» To do: Using the listing below, copy exactly the lines from the one containing "const clearIce = new" to the one containing "obj.matrix_parent_inverse = Matrix.Identity(4)", both lines included, and no others.
* begin Recorded data *
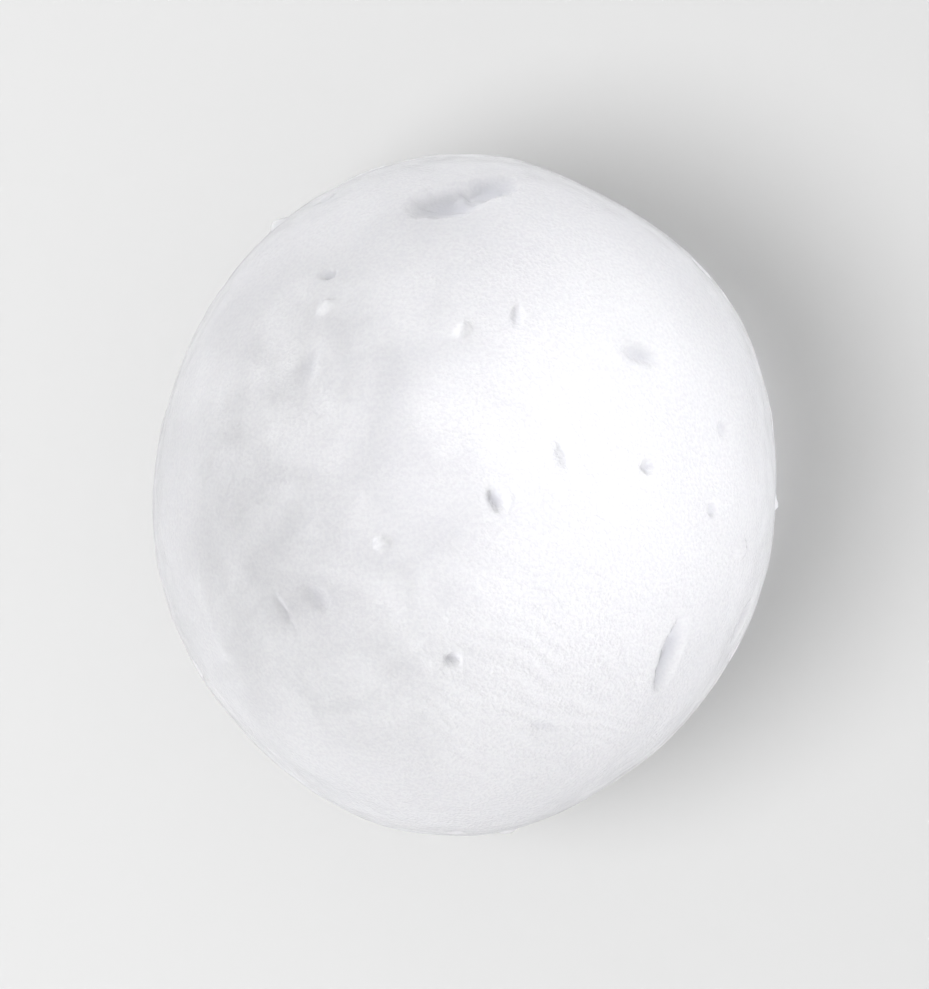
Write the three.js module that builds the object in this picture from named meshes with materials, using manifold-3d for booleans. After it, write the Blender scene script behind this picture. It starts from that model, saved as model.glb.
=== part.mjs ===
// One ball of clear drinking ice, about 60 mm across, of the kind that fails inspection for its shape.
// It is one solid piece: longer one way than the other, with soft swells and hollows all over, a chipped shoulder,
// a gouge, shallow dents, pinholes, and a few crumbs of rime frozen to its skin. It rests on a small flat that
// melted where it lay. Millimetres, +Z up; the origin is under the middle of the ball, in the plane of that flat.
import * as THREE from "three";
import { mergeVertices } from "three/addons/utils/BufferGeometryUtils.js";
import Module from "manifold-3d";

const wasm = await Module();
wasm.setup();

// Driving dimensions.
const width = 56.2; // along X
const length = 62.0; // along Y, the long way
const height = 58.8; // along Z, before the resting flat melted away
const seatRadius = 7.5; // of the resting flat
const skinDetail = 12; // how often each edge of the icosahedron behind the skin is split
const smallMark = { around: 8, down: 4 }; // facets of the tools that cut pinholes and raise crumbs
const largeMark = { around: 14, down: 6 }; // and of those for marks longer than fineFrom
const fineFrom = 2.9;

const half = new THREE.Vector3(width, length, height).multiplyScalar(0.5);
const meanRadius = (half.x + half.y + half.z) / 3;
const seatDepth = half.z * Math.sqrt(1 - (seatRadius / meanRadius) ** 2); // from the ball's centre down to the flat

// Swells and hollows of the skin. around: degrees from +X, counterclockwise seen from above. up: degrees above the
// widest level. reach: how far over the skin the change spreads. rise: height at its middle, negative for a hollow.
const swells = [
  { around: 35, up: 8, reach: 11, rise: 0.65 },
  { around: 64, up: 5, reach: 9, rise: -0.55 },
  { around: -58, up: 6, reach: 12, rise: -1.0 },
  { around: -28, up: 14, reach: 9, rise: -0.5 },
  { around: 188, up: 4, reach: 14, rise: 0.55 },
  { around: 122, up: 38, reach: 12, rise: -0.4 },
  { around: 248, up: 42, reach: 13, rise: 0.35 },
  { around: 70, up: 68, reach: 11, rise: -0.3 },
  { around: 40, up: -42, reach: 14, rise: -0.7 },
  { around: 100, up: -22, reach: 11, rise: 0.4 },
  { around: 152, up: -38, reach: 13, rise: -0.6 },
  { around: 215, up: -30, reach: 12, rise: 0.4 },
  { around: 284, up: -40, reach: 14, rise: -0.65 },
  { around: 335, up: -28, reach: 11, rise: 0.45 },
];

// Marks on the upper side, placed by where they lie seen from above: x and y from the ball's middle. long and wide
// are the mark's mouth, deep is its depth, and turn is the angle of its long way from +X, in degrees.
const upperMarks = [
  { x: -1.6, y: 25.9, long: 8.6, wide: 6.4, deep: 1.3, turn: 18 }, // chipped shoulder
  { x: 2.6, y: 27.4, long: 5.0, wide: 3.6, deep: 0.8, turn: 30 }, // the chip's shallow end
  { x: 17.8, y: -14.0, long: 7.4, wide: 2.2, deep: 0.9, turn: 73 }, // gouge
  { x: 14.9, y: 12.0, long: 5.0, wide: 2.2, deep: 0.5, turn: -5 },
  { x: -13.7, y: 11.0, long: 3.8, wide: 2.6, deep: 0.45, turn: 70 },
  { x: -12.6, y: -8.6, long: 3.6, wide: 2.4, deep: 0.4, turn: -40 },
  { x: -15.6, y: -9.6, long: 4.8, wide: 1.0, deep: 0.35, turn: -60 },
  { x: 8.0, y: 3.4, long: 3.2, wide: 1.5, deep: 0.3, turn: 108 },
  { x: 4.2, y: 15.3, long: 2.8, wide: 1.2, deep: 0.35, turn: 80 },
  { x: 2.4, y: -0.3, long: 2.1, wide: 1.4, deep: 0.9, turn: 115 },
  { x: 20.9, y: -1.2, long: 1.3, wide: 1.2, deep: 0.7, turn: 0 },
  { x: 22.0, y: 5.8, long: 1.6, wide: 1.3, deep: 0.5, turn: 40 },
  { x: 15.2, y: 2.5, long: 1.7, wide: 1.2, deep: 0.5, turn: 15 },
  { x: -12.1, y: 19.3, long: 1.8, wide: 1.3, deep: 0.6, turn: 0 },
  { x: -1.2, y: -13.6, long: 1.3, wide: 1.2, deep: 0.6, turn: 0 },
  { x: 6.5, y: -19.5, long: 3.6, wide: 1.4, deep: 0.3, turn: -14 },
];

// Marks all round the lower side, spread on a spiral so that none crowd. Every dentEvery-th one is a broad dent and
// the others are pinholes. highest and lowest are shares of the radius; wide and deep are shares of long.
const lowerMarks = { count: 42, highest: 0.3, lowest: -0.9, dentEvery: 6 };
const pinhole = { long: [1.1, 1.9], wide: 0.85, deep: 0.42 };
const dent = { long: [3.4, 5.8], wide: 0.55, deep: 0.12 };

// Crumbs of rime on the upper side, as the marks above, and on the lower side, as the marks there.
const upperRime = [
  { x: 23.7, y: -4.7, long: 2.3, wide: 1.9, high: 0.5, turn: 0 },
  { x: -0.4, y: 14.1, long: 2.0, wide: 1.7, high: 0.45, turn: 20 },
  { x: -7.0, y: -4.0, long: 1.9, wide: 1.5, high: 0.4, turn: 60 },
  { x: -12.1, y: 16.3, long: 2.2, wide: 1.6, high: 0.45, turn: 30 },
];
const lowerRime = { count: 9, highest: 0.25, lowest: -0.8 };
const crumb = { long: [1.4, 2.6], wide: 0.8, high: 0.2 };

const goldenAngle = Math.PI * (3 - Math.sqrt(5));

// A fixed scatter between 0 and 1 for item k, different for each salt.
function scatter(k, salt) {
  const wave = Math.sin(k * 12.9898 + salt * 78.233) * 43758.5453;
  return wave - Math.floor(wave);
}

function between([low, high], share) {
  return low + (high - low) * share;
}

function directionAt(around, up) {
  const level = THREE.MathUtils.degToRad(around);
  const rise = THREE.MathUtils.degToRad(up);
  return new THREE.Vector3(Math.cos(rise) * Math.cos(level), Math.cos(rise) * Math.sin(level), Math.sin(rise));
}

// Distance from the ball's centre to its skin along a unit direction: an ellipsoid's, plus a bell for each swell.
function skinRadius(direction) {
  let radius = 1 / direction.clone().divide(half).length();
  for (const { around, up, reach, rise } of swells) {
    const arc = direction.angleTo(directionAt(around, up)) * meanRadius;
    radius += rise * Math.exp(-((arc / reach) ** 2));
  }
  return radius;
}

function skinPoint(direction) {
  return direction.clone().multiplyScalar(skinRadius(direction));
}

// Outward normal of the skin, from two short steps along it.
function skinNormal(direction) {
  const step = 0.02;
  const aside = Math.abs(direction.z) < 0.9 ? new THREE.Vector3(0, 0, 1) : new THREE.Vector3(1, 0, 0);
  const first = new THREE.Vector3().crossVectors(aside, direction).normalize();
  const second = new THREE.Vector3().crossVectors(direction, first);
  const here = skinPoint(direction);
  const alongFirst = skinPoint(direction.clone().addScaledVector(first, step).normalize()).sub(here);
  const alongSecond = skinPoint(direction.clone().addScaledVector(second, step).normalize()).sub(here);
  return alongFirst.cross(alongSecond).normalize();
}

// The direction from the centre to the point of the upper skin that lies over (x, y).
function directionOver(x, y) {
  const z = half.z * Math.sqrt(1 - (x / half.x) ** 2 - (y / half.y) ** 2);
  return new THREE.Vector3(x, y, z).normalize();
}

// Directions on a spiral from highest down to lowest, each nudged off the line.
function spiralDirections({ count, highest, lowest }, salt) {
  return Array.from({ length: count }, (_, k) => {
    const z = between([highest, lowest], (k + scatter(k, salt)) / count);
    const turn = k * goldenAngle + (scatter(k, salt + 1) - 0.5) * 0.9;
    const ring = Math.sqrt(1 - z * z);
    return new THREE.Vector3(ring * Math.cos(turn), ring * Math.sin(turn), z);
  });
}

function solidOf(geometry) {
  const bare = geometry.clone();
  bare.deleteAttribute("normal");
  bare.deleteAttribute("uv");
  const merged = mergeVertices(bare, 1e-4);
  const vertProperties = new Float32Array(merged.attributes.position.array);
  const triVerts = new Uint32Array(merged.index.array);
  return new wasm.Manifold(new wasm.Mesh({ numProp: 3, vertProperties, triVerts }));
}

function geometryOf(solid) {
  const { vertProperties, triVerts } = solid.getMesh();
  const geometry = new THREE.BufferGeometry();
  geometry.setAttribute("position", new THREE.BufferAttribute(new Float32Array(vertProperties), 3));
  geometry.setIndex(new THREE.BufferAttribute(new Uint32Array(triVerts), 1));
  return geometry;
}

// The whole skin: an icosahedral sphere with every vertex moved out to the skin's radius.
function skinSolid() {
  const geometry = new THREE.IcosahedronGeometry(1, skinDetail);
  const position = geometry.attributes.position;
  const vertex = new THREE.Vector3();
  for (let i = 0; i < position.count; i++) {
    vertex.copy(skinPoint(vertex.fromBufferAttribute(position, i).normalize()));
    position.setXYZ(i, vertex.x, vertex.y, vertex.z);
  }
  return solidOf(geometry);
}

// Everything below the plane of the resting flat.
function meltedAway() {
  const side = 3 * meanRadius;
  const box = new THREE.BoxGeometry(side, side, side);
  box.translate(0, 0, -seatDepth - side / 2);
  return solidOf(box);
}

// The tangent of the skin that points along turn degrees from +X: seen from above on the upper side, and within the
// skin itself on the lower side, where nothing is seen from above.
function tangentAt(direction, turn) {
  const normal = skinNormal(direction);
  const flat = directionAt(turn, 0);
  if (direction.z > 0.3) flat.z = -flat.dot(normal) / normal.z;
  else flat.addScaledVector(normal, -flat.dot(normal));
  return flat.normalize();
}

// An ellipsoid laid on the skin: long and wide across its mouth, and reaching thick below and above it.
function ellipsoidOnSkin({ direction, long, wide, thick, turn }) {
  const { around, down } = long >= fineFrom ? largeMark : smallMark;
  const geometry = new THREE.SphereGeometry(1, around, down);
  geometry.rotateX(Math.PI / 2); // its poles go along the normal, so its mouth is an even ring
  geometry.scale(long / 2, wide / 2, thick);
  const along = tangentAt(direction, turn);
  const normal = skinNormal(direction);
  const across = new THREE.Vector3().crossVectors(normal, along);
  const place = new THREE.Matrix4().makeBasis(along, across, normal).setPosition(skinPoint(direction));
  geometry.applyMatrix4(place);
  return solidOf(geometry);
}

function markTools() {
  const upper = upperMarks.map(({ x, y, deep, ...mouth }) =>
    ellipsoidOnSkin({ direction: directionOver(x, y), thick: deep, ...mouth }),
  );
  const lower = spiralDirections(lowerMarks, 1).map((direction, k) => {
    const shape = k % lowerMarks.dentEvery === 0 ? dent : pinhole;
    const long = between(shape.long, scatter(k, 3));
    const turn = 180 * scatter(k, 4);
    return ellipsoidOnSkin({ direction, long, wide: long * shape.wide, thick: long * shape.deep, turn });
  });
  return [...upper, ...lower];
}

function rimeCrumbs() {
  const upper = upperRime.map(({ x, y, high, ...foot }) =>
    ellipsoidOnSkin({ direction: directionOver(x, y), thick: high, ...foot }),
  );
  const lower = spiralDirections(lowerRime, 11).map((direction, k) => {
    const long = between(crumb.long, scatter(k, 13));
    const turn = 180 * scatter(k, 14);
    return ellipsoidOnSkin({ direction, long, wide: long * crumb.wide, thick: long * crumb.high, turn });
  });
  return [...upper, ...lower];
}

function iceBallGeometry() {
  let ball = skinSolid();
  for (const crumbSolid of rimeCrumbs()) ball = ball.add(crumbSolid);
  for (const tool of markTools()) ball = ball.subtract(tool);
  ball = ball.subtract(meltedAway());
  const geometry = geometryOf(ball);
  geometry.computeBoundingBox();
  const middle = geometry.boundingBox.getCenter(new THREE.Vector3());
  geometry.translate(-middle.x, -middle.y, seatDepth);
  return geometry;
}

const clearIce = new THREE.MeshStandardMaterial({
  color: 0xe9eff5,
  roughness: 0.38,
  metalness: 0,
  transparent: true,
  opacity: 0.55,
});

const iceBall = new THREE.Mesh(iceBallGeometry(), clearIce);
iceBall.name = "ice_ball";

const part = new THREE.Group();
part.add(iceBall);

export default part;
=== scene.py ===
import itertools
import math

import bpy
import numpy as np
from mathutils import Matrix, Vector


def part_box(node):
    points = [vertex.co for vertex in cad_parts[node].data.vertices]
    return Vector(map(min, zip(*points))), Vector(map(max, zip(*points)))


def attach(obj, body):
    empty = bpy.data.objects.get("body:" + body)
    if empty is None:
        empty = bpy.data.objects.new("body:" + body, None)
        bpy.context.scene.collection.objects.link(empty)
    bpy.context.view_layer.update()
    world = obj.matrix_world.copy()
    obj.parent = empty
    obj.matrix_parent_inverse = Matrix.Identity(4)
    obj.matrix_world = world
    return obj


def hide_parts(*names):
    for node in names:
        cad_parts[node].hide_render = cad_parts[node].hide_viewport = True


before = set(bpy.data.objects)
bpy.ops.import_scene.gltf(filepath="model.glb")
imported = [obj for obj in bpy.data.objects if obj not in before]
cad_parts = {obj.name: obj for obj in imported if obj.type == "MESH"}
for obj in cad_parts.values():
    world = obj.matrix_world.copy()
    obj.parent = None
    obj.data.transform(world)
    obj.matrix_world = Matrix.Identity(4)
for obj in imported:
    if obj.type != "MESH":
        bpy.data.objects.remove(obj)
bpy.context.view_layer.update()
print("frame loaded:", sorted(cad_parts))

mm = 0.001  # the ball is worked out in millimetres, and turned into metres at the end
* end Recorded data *
» The output:
const clearIce = new THREE.MeshStandardMaterial({
  color: 0xe9eff5,
  roughness: 0.38,
  metalness: 0,
  transparent: true,
  opacity: 0.55,
});

const iceBall = new THREE.Mesh(iceBallGeometry(), clearIce);
iceBall.name = "ice_ball";

const part = new THREE.Group();
part.add(iceBall);

export default part;
=== scene.py ===
import itertools
import math

import bpy
import numpy as np
from mathutils import Matrix, Vector


def part_box(node):
    points = [vertex.co for vertex in cad_parts[node].data.vertices]
    return Vector(map(min, zip(*points))), Vector(map(max, zip(*points)))


def attach(obj, body):
    empty = bpy.data.objects.get("body:" + body)
    if empty is None:
        empty = bpy.data.objects.new("body:" + body, None)
        bpy.context.scene.collection.objects.link(empty)
    bpy.context.view_layer.update()
    world = obj.matrix_world.copy()
    obj.parent = empty
    obj.matrix_parent_inverse = Matrix.Identity(4)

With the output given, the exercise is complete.